6. Dinâmica da doença: definida pela estabilidade da transmissão e pelos níveis de incidência do parasito. Quanto mais instável for a dinâmica da doença, mais difícil seu controle. A instabilidade é causada pelo grau de imunidade da população; pela eficácia no tratamento dos doentes; pela mobilidade populacional e pela freqüência de entrada de cepas novas do agente infeccioso.

Para uma adequada organização das atividades de controle da malária na região, devem ser considerados todos os elementos que caracterizam as paisagens da doença. Só com uma compreensão das especificidades ambientais e sociais de cada paisagem podem ser adaptadas estratégias específicas de atuação.

Analisando-se a tabela comparativa das paisagens (Tabela 1) podemos notar a ausência de uma correlação entre o grau de antropização da paisagem, as características epidemiológicas da doença, e as facilidades para seu controle.

Comparando duas paisagens bem distintas, como as comunidades indígenas de comércio esporádico e as comunidades associadas aos grandes projetos, como a mineração industrial, podemos compreender melhor a epidemiologia da malária.

Ambas se localizam fisicamente em meio a ecossistemas naturais, contendo as espécies vetoras da malária mas, as primeiras distinguem-se pela existência de uma convivência histórica com a doença, que lhes pode conferir algum grau de equilíbrio epidemiológico. Entretanto, são muito vulneráveis a perturbações externas, representadas pelo contato com outros grupos sociais, capazes de modificar radicalmente o quadro epidemiológico, pela introdução de outras cepas de malária. Ademais, as ações de controle da doença nessas comunidades costumam ser difíceis pela sua localização remota e por comportamentos culturalmente determinados, que podem aumentar a exposição aos mosquitos e também dificultar a eficácia dos tratamentos.

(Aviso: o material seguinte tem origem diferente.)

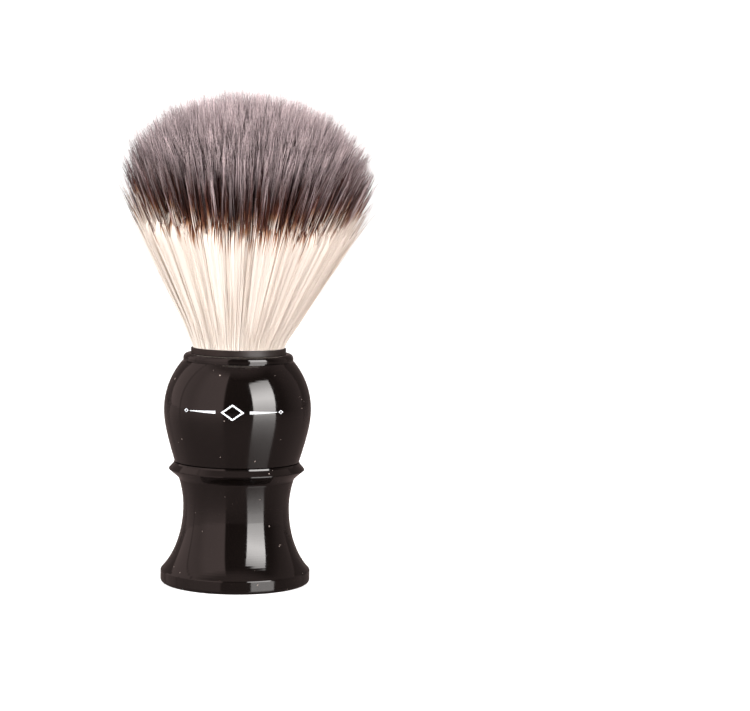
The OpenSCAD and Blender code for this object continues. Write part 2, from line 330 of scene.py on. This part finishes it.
def make_bundle():
    """All the filaments, in pieces below and above the level where one joint hands over to the next."""
    bundle = Bundle(SEED)
    material = filament_material()
    order = np.argsort(np.arctan2(bundle.unit[:, 1], bundle.unit[:, 0]), kind="stable")
    rng = np.random.default_rng(SEED + 1)
    sectors = CORE_SECTORS
    columns = (HEIGHT_CLASSES - 1) * VARIANTS + rng.integers(0, VARIANTS, sectors)
    shares = CORE_SHARE + rng.uniform(-CORE_JITTER, CORE_JITTER, sectors)

    def root_piece(piece):
        piece.data.materials.append(material)
        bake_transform(piece)
        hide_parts("bristle_root")

    def fan_piece(piece):
        piece.data.materials.append(material)
        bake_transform(piece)
        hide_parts("bristle_fan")

    root_piece(core("core_root", ROOT_Z, SPLIT_Z, 8, columns, shares))
    fan_piece(core("core_fan", SPLIT_Z, CORE_TOP_Z, 12, columns, shares))

    lower = order[bundle.start_z[order] < SPLIT_Z]
    steps = np.array((0.0, 0.22, 0.4, 0.58, 0.78, 1.0))
    for n, start in enumerate(range(0, len(lower), 2 * PIECE_STRANDS)):
        pick = lower[start:start + 2 * PIECE_STRANDS]
        levels = ROOT_Z + (SPLIT_Z - ROOT_Z) * steps[None, :].repeat(len(pick), axis=0)
        root_piece(tubes(f"filaments_root_{n + 1}", bundle, pick, levels))

    steps = np.array((0.0, 0.16, 0.34, 0.52, 0.68, 0.8, 0.9, 1.0))
    for n, start in enumerate(range(0, STRANDS, PIECE_STRANDS)):
        pick = order[start:start + PIECE_STRANDS]
        low = np.maximum(bundle.start_z[pick], SPLIT_Z)[:, None]
        levels = low + (bundle.tip_z[pick, None] - low) * steps[None, :]
        fan_piece(tubes(f"filaments_fan_{n + 1}", bundle, pick, levels))


# ---------------------------------------------------------------------------------------------
# Materials
# ---------------------------------------------------------------------------------------------
class Shader:
    """A node material, with short calls for the nodes that the recipes below use."""

    def __init__(self, name):
        self.material = bpy.data.materials.new(name)
        self.material.use_nodes = True
        self.nodes = self.material.node_tree.nodes
        self.links = self.material.node_tree.links
        self.bsdf = self.nodes["Principled BSDF"]

    def set(self, **values):
        for key, value in values.items():
            self.bsdf.inputs[key.replace("_", " ")].default_value = value

    def feed(self, socket, source):
        if isinstance(source, (int, float, tuple)):
            socket.default_value = source
        else:
            self.links.new(source, socket)

    def math(self, operation, a, b=0.0):
        node = self.nodes.new("ShaderNodeMath")
        node.operation = operation
        self.feed(node.inputs[0], a)
        self.feed(node.inputs[1], b)
        return node.outputs[0]

    def mix(self, factor, a, b, blend="MIX"):
        node = self.nodes.new("ShaderNodeMix")
        node.data_type = "RGBA"
        node.blend_type = blend
        self.feed(node.inputs["Factor"], factor)
        self.feed(node.inputs[6], a)
        self.feed(node.inputs[7], b)
        return node.outputs[2]

    def ramp(self, factor, stops):
        node = self.nodes.new("ShaderNodeValToRGB")
        ramp = node.color_ramp
        while len(ramp.elements) < len(stops):
            ramp.elements.new(0.5)
        for element, (position, colour) in zip(ramp.elements, stops):
            element.position = position
            element.color = colour if len(colour) == 4 else (*colour, 1)
        self.feed(node.inputs[0], factor)
        return node.outputs[0]

    def place(self):
        return self.nodes.new("ShaderNodeTexCoord").outputs["Object"]

    def stretch(self, vector, scale):
        node = self.nodes.new("ShaderNodeMapping")
        node.inputs["Scale"].default_value = scale
        self.links.new(vector, node.inputs["Vector"])
        return node.outputs[0]

    def noise(self, vector, scale, detail=3.0, roughness=0.5):
        node = self.nodes.new("ShaderNodeTexNoise")
        node.inputs["Scale"].default_value = scale
        node.inputs["Detail"].default_value = detail
        node.inputs["Roughness"].default_value = roughness
        self.links.new(vector, node.inputs["Vector"])
        return node.outputs["Fac"]

    def cells(self, vector, scale):
        node = self.nodes.new("ShaderNodeTexVoronoi")
        node.inputs["Scale"].default_value = scale
        self.links.new(vector, node.inputs["Vector"])
        return node.outputs["Distance"]

    def bump(self, height, strength, distance):
        node = self.nodes.new("ShaderNodeBump")
        node.inputs["Strength"].default_value = strength
        node.inputs["Distance"].default_value = distance
        self.links.new(height, node.inputs["Height"])
        self.links.new(node.outputs[0], self.bsdf.inputs["Normal"])

    def colour(self, source):
        self.feed(self.bsdf.inputs["Base Color"], source)

    def rough(self, source):
        self.feed(self.bsdf.inputs["Roughness"], source)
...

Por outro lado, na situação dos grandes projetos, as transformações radicais do meio físico circundante, os investimentos em obras de saneamento e em vigilância epidemiológica e assistência médica são capazes de reduzir acentuadamente a incidência da doença. Formam-se, assim, verdadeiras redomas sanitárias que isolam os trabalhadores e seus familiares dos perigos biológicos da floresta.

Entre esses extremos encontramos outras paisagens da malária com variações na importância relativa dos determinantes principais da doença, na capacidade de controle sanitário e nos graus de endemismo.

Um comentário adicional deve ser feito em relação à malária na periferia das cidades grandes, como Belém e, principalmente, Manaus. A doença tornou-se endêmica em função de três aspectos principais:

1. A proximidade das comunidades, geralmente invasões, em relação à floresta, que contém os mosquitos vetores;

2. A contínua chegada de migrantes infectados vindos do interior, que renovam a transmissão; e

3. A ineficiência do sistema local de saúde em controlar a doença.

*Texto extraído do artigo "Saúde na Amazônia: um modelo conceitual para a análise de paisagens e doenças", de Ulisses E. C. Confalonieri, Pesquisador do pesquisador da Escola Nacional de Saúde Pública, da Fundação Oswaldo Cruz, Rio de Janeiro, publicado na revista Estudos Avançados, Dossiê Amazônia, Vol. 19 no. 53, São Paulo, Jan./Apr. 2005.